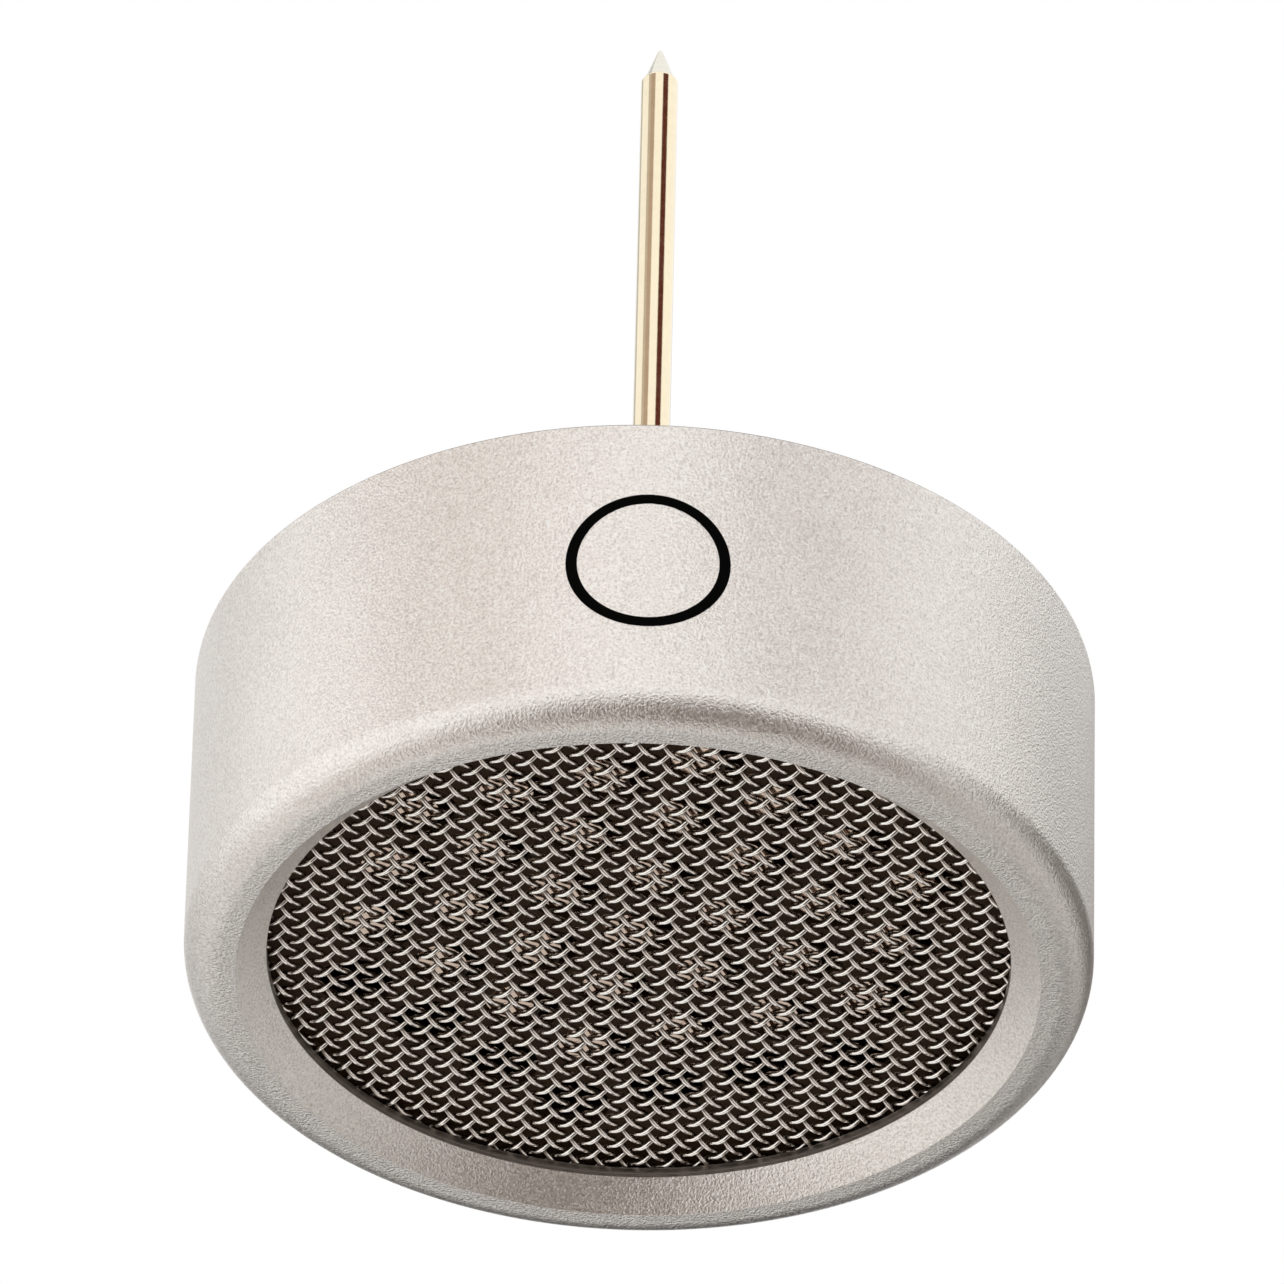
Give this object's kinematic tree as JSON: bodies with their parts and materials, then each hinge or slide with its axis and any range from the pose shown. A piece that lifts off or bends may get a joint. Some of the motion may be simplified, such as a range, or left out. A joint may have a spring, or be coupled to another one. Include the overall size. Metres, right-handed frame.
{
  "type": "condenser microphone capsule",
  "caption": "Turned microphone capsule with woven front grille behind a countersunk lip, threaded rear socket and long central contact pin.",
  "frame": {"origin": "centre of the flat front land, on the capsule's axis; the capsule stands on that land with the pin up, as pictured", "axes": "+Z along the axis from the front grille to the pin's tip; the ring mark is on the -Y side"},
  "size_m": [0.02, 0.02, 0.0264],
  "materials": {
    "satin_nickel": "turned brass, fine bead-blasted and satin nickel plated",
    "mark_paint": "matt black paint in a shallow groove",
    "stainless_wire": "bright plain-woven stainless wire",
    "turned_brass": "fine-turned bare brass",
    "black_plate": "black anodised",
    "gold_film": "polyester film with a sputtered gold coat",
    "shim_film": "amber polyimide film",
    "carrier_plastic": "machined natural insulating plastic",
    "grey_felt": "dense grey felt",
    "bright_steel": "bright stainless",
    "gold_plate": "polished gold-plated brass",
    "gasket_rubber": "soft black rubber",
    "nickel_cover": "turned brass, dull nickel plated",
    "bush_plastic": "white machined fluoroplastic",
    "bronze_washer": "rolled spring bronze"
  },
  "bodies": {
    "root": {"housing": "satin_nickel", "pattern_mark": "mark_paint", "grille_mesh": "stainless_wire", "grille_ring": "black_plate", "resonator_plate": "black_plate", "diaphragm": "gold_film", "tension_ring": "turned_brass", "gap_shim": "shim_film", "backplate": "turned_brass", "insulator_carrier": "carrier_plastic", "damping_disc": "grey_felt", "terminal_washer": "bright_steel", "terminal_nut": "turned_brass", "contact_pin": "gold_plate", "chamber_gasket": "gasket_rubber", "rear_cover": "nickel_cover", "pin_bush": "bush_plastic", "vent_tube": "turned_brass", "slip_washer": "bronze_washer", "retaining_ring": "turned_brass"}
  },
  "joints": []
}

### Task requirements
Reproduce the full listing word for word.

### Solution
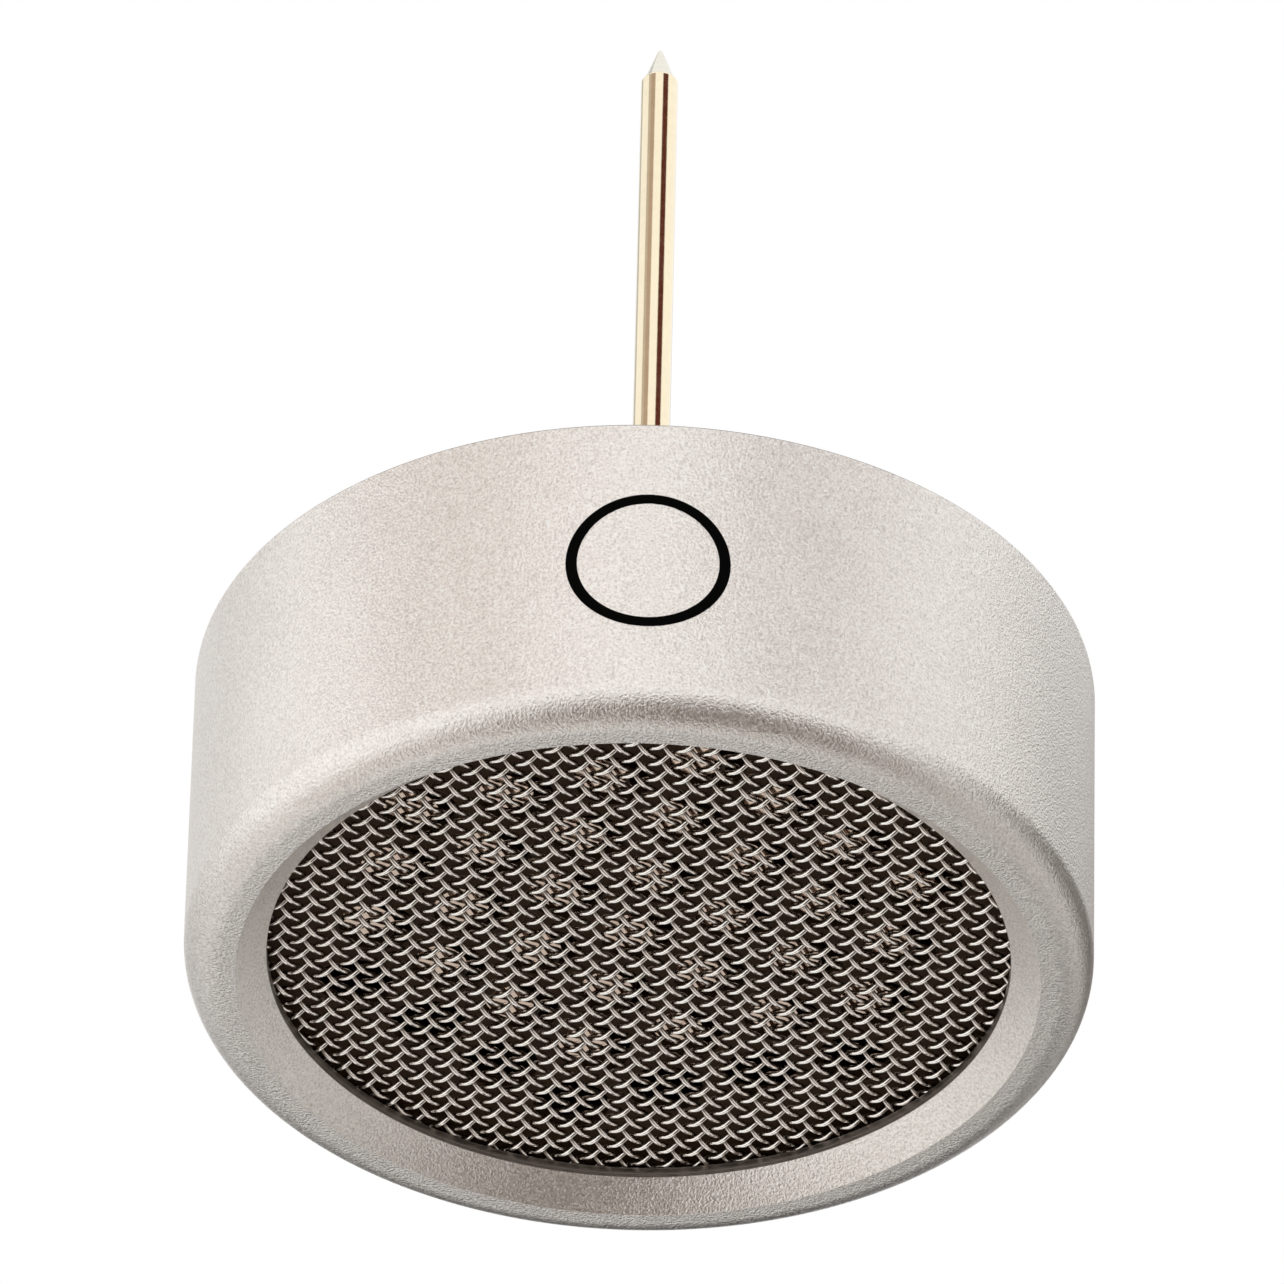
Give this object's kinematic tree as JSON: bodies with their parts and materials, then each hinge or slide with its axis and any range from the pose shown. A piece that lifts off or bends may get a joint. Some of the motion may be simplified, such as a range, or left out. A joint may have a spring, or be coupled to another one. Include the overall size. Metres, right-handed frame.
{
  "type": "condenser microphone capsule",
  "caption": "Turned microphone capsule with woven front grille behind a countersunk lip, threaded rear socket and long central contact pin.",
  "frame": {"origin": "centre of the flat front land, on the capsule's axis; the capsule stands on that land with the pin up, as pictured", "axes": "+Z along the axis from the front grille to the pin's tip; the ring mark is on the -Y side"},
  "size_m": [0.02, 0.02, 0.0264],
  "materials": {
    "satin_nickel": "turned brass, fine bead-blasted and satin nickel plated",
    "mark_paint": "matt black paint in a shallow groove",
    "stainless_wire": "bright plain-woven stainless wire",
    "turned_brass": "fine-turned bare brass",
    "black_plate": "black anodised",
    "gold_film": "polyester film with a sputtered gold coat",
    "shim_film": "amber polyimide film",
    "carrier_plastic": "machined natural insulating plastic",
    "grey_felt": "dense grey felt",
    "bright_steel": "bright stainless",
    "gold_plate": "polished gold-plated brass",
    "gasket_rubber": "soft black rubber",
    "nickel_cover": "turned brass, dull nickel plated",
    "bush_plastic": "white machined fluoroplastic",
    "bronze_washer": "rolled spring bronze"
  },
  "bodies": {
    "root": {"housing": "satin_nickel", "pattern_mark": "mark_paint", "grille_mesh": "stainless_wire", "grille_ring": "black_plate", "resonator_plate": "black_plate", "diaphragm": "gold_film", "tension_ring": "turned_brass", "gap_shim": "shim_film", "backplate": "turned_brass", "insulator_carrier": "carrier_plastic", "damping_disc": "grey_felt", "terminal_washer": "bright_steel", "terminal_nut": "turned_brass", "contact_pin": "gold_plate", "chamber_gasket": "gasket_rubber", "rear_cover": "nickel_cover", "pin_bush": "bush_plastic", "vent_tube": "turned_brass", "slip_washer": "bronze_washer", "retaining_ring": "turned_brass"}
  },
  "joints": []
}